Таким образом, «созерцание» в познании не остается более противопоставленным и противоположным мышлению в качестве чуждого ему фактора; оно есть мышление, но только не простое мышление закона, а полное мышление предмета. Оно относится к мышлению понятия так же, как функция в ее действии и завершении относится к закону функции. В каждой отдельной своей стадии мышление требует строго однообразного определения; определение же, во всяком случае, находится в отношении к закономерной функции самого мышления: определения единичного по качеству, количеству, причинному взаимоотношению, и сообразно с их законами. Этим впервые становится, «данным» то, что казалось уже данным и зафиксированным; вместе с тем становится совершенно прозрачным замечательно освещающее дело положение (в главе о первых основоположениях синтетического суждения): «дать предмет, т. е. непосредственно изобразить его в созерцании, это значит не что иное, как отнести, его представление к опыту (действительному или возможному)», к опыту, «возможность» которого, ссылаясь на систему основоположений Канта, сначала существует только в понятии. Таким образом, данность становится постулатом действительности, она получает чисто модальное значение.
Только это является чистым идеализмом.
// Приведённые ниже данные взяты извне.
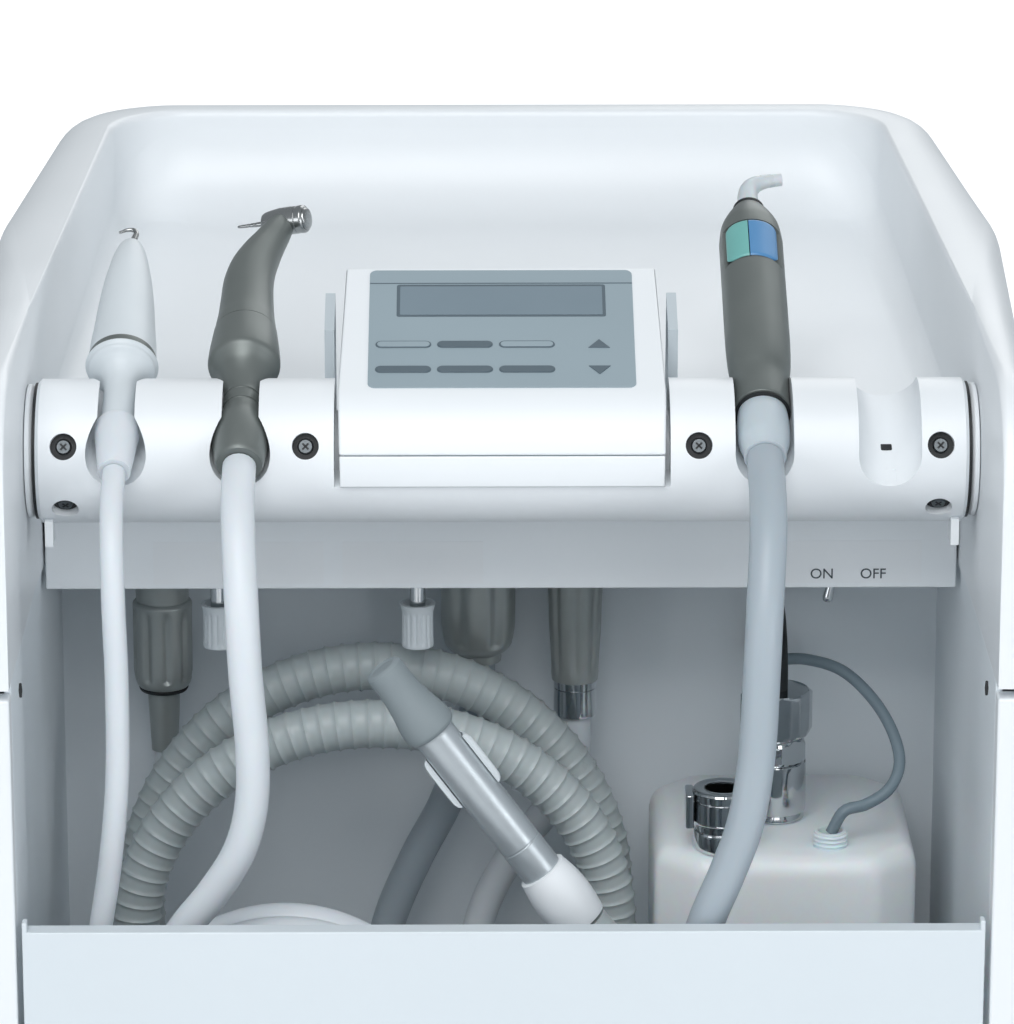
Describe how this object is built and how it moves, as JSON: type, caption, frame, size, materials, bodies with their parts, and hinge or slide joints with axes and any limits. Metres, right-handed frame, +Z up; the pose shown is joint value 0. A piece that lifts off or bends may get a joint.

Отвергнуть это радикальное исправление, которое по своему корню уже существует у Канта как его самоисправление, значит отвергнуть глубочайшую мысль критики разума и держаться давно уже поколебленных, взятых из диссертации 1770 года (т. е. наполовину и даже более – догматических) определений трансцендентальной эстетики.
Этому же должна отвечать и значимость, придаваемая данности «материи» познания, которая в тех же первоначальных определениях трансцендентальной эстетики, устанавливающих понятие «созерцания», заменяет «ощущение». Эта данность в действительности
Таким образом, отличительный характер «созерцания» и, разумеется, «ощущения» не пропадает безвозвратно; он только теряет значение второго, просто независимого, а в конце концов и господствующего, противопоставленного мышлению, фактора познания, чуждого мышлению и подчиняющего последнее. Определение есть мышление; таким образом, опытная определенность сама должна быть определенностью мышления, а именно полной, в противоположность отвлеченной его определенности во всеобщих законах, которые являются скорее руководством к определению, возможностью определения, нежели действительным определением. И та и другая «самопроизвольны», но одна – как закон, а другая – как действительное выполнение всегда самопроизвольного, ничего не воспринимающего извне и соответствующего закону определения. Кант однажды назвал это характерно «осуществлением самопроизвольности» («Трансцендентальная дедукция», § 24, с. 151).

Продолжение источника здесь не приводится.